MM. Schaeffer et Budenberg nous ont fourni des manomètres métalliques de grandes dimensions et donnant des mesures de pression s'élevant à 400 atmosphères. Après plusieurs années, ces appareils ont conservé leur sensibilité et la précision de leurs indications. Il n'est pas inutile de rappeler que les manomètres métalliques qu'on trouvait autrefois dans le commerce donnaient des écarts dans leurs indications s'élevant souvent à 10 ou 12%.

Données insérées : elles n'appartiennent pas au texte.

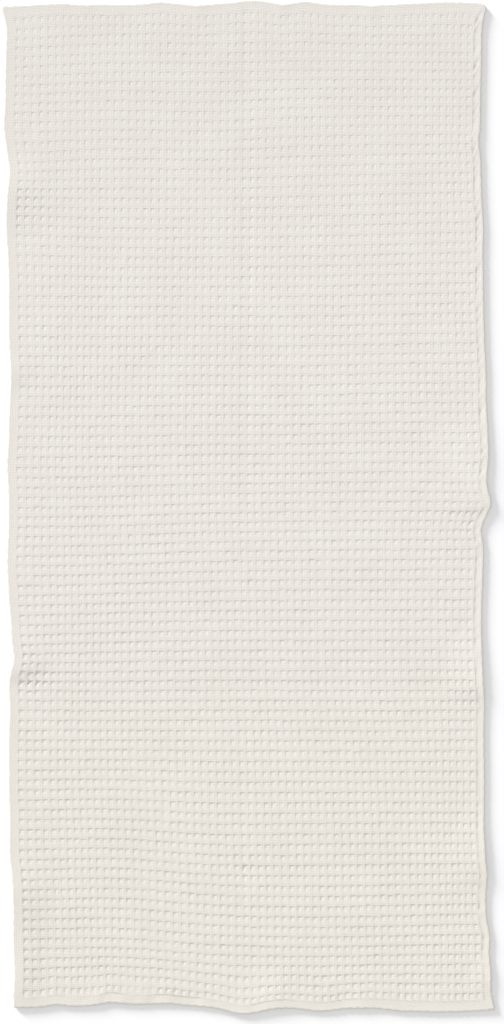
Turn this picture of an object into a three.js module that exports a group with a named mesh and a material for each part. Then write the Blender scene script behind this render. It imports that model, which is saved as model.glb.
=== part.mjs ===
// Bath towel in waffle weave, spread out flat and seen from above.
// One cotton cloth, woven in one piece and turned under on all four sides as a narrow hem.
// Millimetres, +Z up. The length runs along Y and the width along X, with the face up.
// The underside lies at z = 0, and the origin is the middle of the towel's box on that plane.

import * as THREE from 'three';

// Cloth
const WIDTH = 700; // side hem to side hem, flat
const LENGTH = 1477; // end hem to end hem, flat
const FIELD_THICK = 3; // waffle weave, over its ridges
const HEM_THICK = 2.2; // turned hem, pressed and stitched
const HEM_WIDE = 13.5; // from the edge to the hem's stitching
const HEM_SLOPE = 2; // the weave climbs over this much on each side of the stitching
const EDGE_ROUND = 0.8; // how far the folded edge bulges out between its two faces

// Where the flat cloth's middle lies from the origin
const MIDDLE_X = -3.65;
const MIDDLE_Y = 2.3;

// Lie of the cloth
const EASE_IN = 90; // an edge that is pushed in or out moves the cloth this far behind it
const LIE_FLAT = 0.4; // lifts lower than this are pressed down by the cloth's own weight
const FOLD_FADE = 30; // a fold line dies away over this length at each end
const FOLD_DEEPEST = 1.2; // where two fold lines cross, the face goes down no further than this
const FOLD_FACET = 9; // facet lines on each side of a fold line
const COLUMN_STEP = 24; // widest facet across
const ROW_STEP = 26; // widest facet along

// Outline. A row is one soft bulge of a side: `at` is its place along the side, measured from
// the origin, `push` is how far it goes outward (inward if negative), `spread` its half width.
const LEFT_SIDE = [
  { at: 732, push: 8, spread: 19 },
  { at: 620, push: 5, spread: 110 },
  { at: 560, push: 3.2, spread: 28 },
  { at: 492, push: -2.8, spread: 20 },
  { at: 415, push: 3.6, spread: 48 },
  { at: 190, push: -2.9, spread: 42 },
  { at: 60, push: 2.4, spread: 28 },
  { at: -78, push: 2.3, spread: 38 },
  { at: -178, push: -3.4, spread: 30 },
  { at: -228, push: -7.8, spread: 22 },
  { at: -300, push: -1.6, spread: 26 },
  { at: -462, push: -1.6, spread: 36 },
  { at: -540, push: -2, spread: 22 },
  { at: -590, push: -6.4, spread: 55 },
  { at: -690, push: -8, spread: 60 },
  { at: -740, push: -4, spread: 14 },
];
const RIGHT_SIDE = [
  { at: 735, push: 4.2, spread: 20 },
  { at: 690, push: -2.4, spread: 26 },
  { at: 560, push: -4.5, spread: 150 },
  { at: 537, push: -2.8, spread: 16 },
  { at: 415, push: 1.6, spread: 25 },
  { at: 150, push: -1.8, spread: 32 },
  { at: 120, push: 6.5, spread: 110 },
  { at: 75, push: 1.8, spread: 25 },
  { at: 6, push: 8.4, spread: 19 },
  { at: -34, push: -6.2, spread: 16 },
  { at: -170, push: -3, spread: 70 },
  { at: -292, push: 1.6, spread: 25 },
  { at: -400, push: 1.4, spread: 60 },
  { at: -500, push: 1.8, spread: 22 },
  { at: -540, push: 4.6, spread: 24 },
  { at: -590, push: 3, spread: 40 },
  { at: -630, push: 4.8, spread: 20 },
  { at: -690, push: 10.8, spread: 55 },
  { at: -740, push: 12, spread: 20 },
];
const TOP_END = [
  { at: -340, push: -3.8, spread: 38 },
  { at: -240, push: -2, spread: 20 },
  { at: -185, push: -1.8, spread: 34 },
  { at: -130, push: 2.4, spread: 18 },
  { at: -75, push: -2.6, spread: 22 },
  { at: 5, push: 4.6, spread: 28 },
  { at: 50, push: -2, spread: 11 },
  { at: 83, push: 3, spread: 16 },
  { at: 140, push: -1.8, spread: 28 },
  { at: 180, push: -3, spread: 14 },
  { at: 207, push: -1.5, spread: 18 },
  { at: 295, push: 2.4, spread: 36 },
];
const BOTTOM_END = [
  { at: -285, push: -3.6, spread: 16 },
  { at: -203, push: -3.4, spread: 18 },
  { at: -160, push: -5, spread: 95 },
  { at: -118, push: -2, spread: 18 },
  { at: -7, push: 9.6, spread: 33 },
  { at: 106, push: 5.4, spread: 31 },
  { at: 225, push: 1.6, spread: 18 },
  { at: 280, push: 6.4, spread: 75 },
];

// Lifts. A row is one soft ridge where the cloth stands off the surface: its middle, how far it
// runs each way from there, its half width across, its turn in degrees and its height.
const LIFTS = [
  { x: -352, y: -620, run: 105, across: 34, turn: 86, rise: 5.5 }, // rolled lower left side
  { x: -338, y: -246, run: 70, across: 17, turn: -8, rise: 5 }, // pull behind the left notch
  { x: -352, y: 448, run: 42, across: 26, turn: 80, rise: 4 }, // upper left side
  { x: -352, y: 182, run: 34, across: 20, turn: 85, rise: 2.6 }, // middle left side
  { x: 342, y: 4, run: 62, across: 19, turn: 4, rise: 5 }, // pucker behind the right bulge
  { x: 348, y: -288, run: 60, across: 18, turn: -5, rise: 3.4 }, // right side, below the middle
  { x: 350, y: -530, run: 44, across: 20, turn: 8, rise: 3 }, // right side, towards the bottom
  { x: 346, y: 536, run: 40, across: 20, turn: 0, rise: 2.8 }, // right side, near the top
  { x: 340, y: -706, run: 46, across: 24, turn: 62, rise: 3.6 }, // bottom right corner
  { x: -203, y: -738, run: 44, across: 27, turn: 84, rise: 5 }, // bottom hem, left wave
  { x: -118, y: -738, run: 34, across: 22, turn: 92, rise: 3.2 }, // bottom hem, second wave
  { x: -286, y: -738, run: 34, across: 20, turn: 90, rise: 3 }, // bottom hem, near the corner
  { x: 50, y: -738, run: 46, across: 26, turn: 104, rise: 4.6 }, // bottom hem, beside the point
  { x: 168, y: -740, run: 34, across: 24, turn: 90, rise: 3 }, // bottom hem, right wave
  { x: -75, y: 736, run: 34, across: 22, turn: 90, rise: 3 }, // top hem, left wave
  { x: 50, y: 738, run: 30, across: 20, turn: 90, rise: 2.8 }, // top hem, middle wave
  { x: 180, y: 736, run: 32, across: 22, turn: 90, rise: 3 }, // top hem, right wave
  { x: -240, y: 736, run: 30, across: 22, turn: 90, rise: 2.6 }, // top hem, near the corner
];

// Fold lines left by folding the towel in half and then in six. Each is a shallow trough pressed
// into the face, straight down or straight across the cloth.
const FOLDS_DOWN = [
  { at: -4, from: 0, to: 737, dip: 1, spread: 7 },
  { at: -7, from: -580, to: -310, dip: 0.5, spread: 7 },
];
const FOLDS_ACROSS = [
  { at: 517, from: -4, to: 345, dip: 0.7, spread: 8 },
  { at: 230, from: -4, to: 345, dip: 1, spread: 8 },
  { at: 18, from: -160, to: -4, dip: 0.8, spread: 8 },
  { at: -262, from: -20, to: 345, dip: 1, spread: 8 },
  { at: -533, from: -16, to: 345, dip: 0.7, spread: 8 },
];

const towelCloth = new THREE.MeshStandardMaterial({
  name: 'ivory waffle cotton',
  color: 0xe8e4dd,
  roughness: 0.92,
  metalness: 0,
  side: THREE.FrontSide,
});

// One at the middle, falling softly to nothing about two spreads away
function bump(distance, spread) {
  return Math.exp(-((distance / spread) ** 2));
}

function pushAt(side, place) {
  return side.reduce((sum, bulge) => sum + bulge.push * bump(place - bulge.at, bulge.spread), 0);
}

function liftAt(x, y) {
  const raised = LIFTS.reduce((sum, lift) => {
    const turn = THREE.MathUtils.degToRad(lift.turn);
    const along = (x - lift.x) * Math.cos(turn) + (y - lift.y) * Math.sin(turn);
    const aside = (y - lift.y) * Math.cos(turn) - (x - lift.x) * Math.sin(turn);
    return sum + lift.rise * bump(along, lift.run) * bump(aside, lift.across);
  }, 0);
  return Math.max(0, raised - LIE_FLAT);
}

function foldDip(fold, aside, along) {
  const started = THREE.MathUtils.smoothstep(along, fold.from - FOLD_FADE, fold.from);
  const ended = THREE.MathUtils.smoothstep(along, fold.to, fold.to + FOLD_FADE);
  return fold.dip * bump(aside - fold.at, fold.spread) * started * (1 - ended);
}

function dipAt(x, y) {
  const down = FOLDS_DOWN.reduce((sum, fold) => sum + foldDip(fold, x, y), 0);
  const across = FOLDS_ACROSS.reduce((sum, fold) => sum + foldDip(fold, y, x), 0);
  return Math.min(down + across, FOLD_DEEPEST);
}

// Thickness at a distance from the nearest edge: the pressed hem, then the waffle field
function thickAt(fromEdge) {
  const climb = THREE.MathUtils.smoothstep(fromEdge, HEM_WIDE - HEM_SLOPE, HEM_WIDE + HEM_SLOPE);
  return HEM_THICK + (FIELD_THICK - HEM_THICK) * climb;
}

// A point of the cloth, from its place on the flat cloth: `right` of the left edge and `up` from
// the bottom edge. `level` is 0 on the underside, 1 on the face and between them on the edge.
function clothPoint(right, up, level) {
  const x = MIDDLE_X + right - WIDTH / 2;
  const y = MIDDLE_Y + up - LENGTH / 2;
  const near = (distance) => 1 - THREE.MathUtils.smoothstep(distance, 0, EASE_IN);
  const shiftX = pushAt(RIGHT_SIDE, y) * near(WIDTH - right) - pushAt(LEFT_SIDE, y) * near(right);
  const shiftY = pushAt(TOP_END, x) * near(LENGTH - up) - pushAt(BOTTOM_END, x) * near(up);
  const fromEdge = Math.min(right, WIDTH - right, up, LENGTH - up);
  const face = thickAt(fromEdge) - (level === 1 ? dipAt(x, y) : 0);
  return [x + shiftX, y + shiftY, liftAt(x, y) + level * face];
}

// Facet lines over one direction of the cloth: close together at the hems and at the fold lines,
// and otherwise evenly spaced, no wider apart than `step`
function facetLines(size, step, folds) {
  const stops = [EDGE_ROUND, HEM_WIDE - HEM_SLOPE, HEM_WIDE + HEM_SLOPE];
  for (const fold of folds) {
    stops.push(fold - FOLD_FACET, fold, fold + FOLD_FACET);
  }
  stops.push(size - HEM_WIDE - HEM_SLOPE, size - HEM_WIDE + HEM_SLOPE, size - EDGE_ROUND);
  const lines = [stops[0]];
  for (const stop of stops.slice(1)) {
    const start = lines.at(-1);
    const spaces = Math.ceil((stop - start) / step);
    for (let i = 1; i <= spaces; i++) {
      lines.push(start + (stop - start) * i / spaces);
    }
  }
  return lines;
}

function makeTowel() {
  const foldsX = [FOLDS_DOWN[0].at - MIDDLE_X + WIDTH / 2];
  const foldsY = FOLDS_ACROSS.map((fold) => fold.at - MIDDLE_Y + LENGTH / 2).sort((a, b) => a - b);
  const columns = facetLines(WIDTH, COLUMN_STEP, foldsX);
  const rows = facetLines(LENGTH, ROW_STEP, foldsY);
  const points = [];
  const facets = [];

  // Underside and face, with the same facets
  const layer = (level) => {
    const first = points.length / 3;
    for (const up of rows) {
      for (const right of columns) {
        points.push(...clothPoint(right, up, level));
      }
    }
    return (column, row) => first + row * columns.length + column;
  };
  const under = layer(0);
  const face = layer(1);
  for (let row = 0; row < rows.length - 1; row++) {
    for (let column = 0; column < columns.length - 1; column++) {
      const corners = [[column, row], [column + 1, row], [column + 1, row + 1], [column, row + 1]];
      const [a, b, c, d] = corners.map(([i, j]) => face(i, j));
      facets.push(a, b, c, a, c, d);
      const [e, f, g, h] = corners.map(([i, j]) => under(i, j));
      facets.push(e, g, f, e, h, g);
    }
  }

  // Folded edge: one line of points round the outline, between the underside and the face
  const lastColumn = columns.length - 1;
  const lastRow = rows.length - 1;
  const round = [];
  for (let i = 0; i < lastColumn; i++) round.push([i, 0]);
  for (let j = 0; j < lastRow; j++) round.push([lastColumn, j]);
  for (let i = lastColumn; i > 0; i--) round.push([i, lastRow]);
  for (let j = lastRow; j > 0; j--) round.push([0, j]);
  const outward = (index, last, place, size) => (index === 0 ? 0 : index === last ? size : place);
  const firstEdge = points.length / 3;
  for (const [i, j] of round) {
    const right = outward(i, lastColumn, columns[i], WIDTH);
    const up = outward(j, lastRow, rows[j], LENGTH);
    points.push(...clothPoint(right, up, 0.5));
  }
  round.forEach((here, k) => {
    const next = (k + 1) % round.length;
    const there = round[next];
    facets.push(under(...here), under(...there), firstEdge + next);
    facets.push(under(...here), firstEdge + next, firstEdge + k);
    facets.push(firstEdge + k, firstEdge + next, face(...there));
    facets.push(firstEdge + k, face(...there), face(...here));
  });

  const geometry = new THREE.BufferGeometry();
  geometry.setAttribute('position', new THREE.Float32BufferAttribute(points, 3));
  geometry.setIndex(facets);
  geometry.computeVertexNormals();
  const towel = new THREE.Mesh(geometry, towelCloth);
  towel.name = 'towel';
  return towel;
}

const part = new THREE.Group();
part.add(makeTowel());

export default part;
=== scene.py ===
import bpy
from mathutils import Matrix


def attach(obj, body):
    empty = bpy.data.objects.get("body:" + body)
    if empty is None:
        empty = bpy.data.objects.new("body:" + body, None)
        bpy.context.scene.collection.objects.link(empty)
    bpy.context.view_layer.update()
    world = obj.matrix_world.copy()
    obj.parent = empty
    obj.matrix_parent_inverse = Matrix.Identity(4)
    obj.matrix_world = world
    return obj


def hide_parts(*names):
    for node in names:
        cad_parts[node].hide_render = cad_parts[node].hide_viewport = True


bl_info = {
    "name": "Waffle-weave bath towel",
    "version": (1, 0, 0),
    "blender": (4, 5, 0),
    "location": "3D View > Sidebar > Towel",
    "description": "Dresses a cotton bath towel in waffle weave, spread out face up, and lights it",
    "category": "Object",
}

import math

import bpy
import numpy as np
from bpy.props import FloatProperty, FloatVectorProperty, IntProperty, PointerProperty
from bpy.types import Operator, Panel, PropertyGroup

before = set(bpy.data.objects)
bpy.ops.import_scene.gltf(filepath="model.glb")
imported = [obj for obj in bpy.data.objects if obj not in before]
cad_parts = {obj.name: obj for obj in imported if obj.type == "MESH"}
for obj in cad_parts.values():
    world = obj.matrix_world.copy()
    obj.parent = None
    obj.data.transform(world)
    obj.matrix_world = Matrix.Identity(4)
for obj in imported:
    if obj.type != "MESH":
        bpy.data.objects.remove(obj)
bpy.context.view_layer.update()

MM = 0.001

# Where the flat cloth's middle lies, measured from the origin in millimetres
MIDDLE_X = -3.65
MIDDLE_Y = 2.3

# Lie of the cloth, in millimetres
EASE_IN = 90  # an edge that is pushed in or out moves the cloth this far behind it
LIE_FLAT = 0.2  # lifts lower than this are pressed down by the cloth's own weight
FOLD_FADE = 30  # a fold line dies away over this length at each end
FOLD_DEEPEST = 0.35  # where two fold lines cross, the face goes down no further than this
DRIFT_EASE = 40  # the weave's wandering along the cloth dies away this far from its ends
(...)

Le manomètre de la tour a également servi pour graduer un certain nombre de manomètres à gaz hydrogène. Ces appareils, à la seule condition d'être toujours observés à la même température, ce qu'on obtient en maintenant le tube de l'appareil dans une masse d'eau à température constante et exactement connue, donnent des déterminations d'une grande exactitude. J'ai pu ainsi éviter les manipulations assez longues de la mesure directe des pressions au moyen du grand manomètre à air libre, et, tout en restant dans le laboratoire, mesurer avec la même précision les hautes pressions sous lesquelles j'opérais. Dans ce cas, je me servais de deux manomètres à hydrogène accouplés, et dont les indications simultanées se contrôlaient entre elles.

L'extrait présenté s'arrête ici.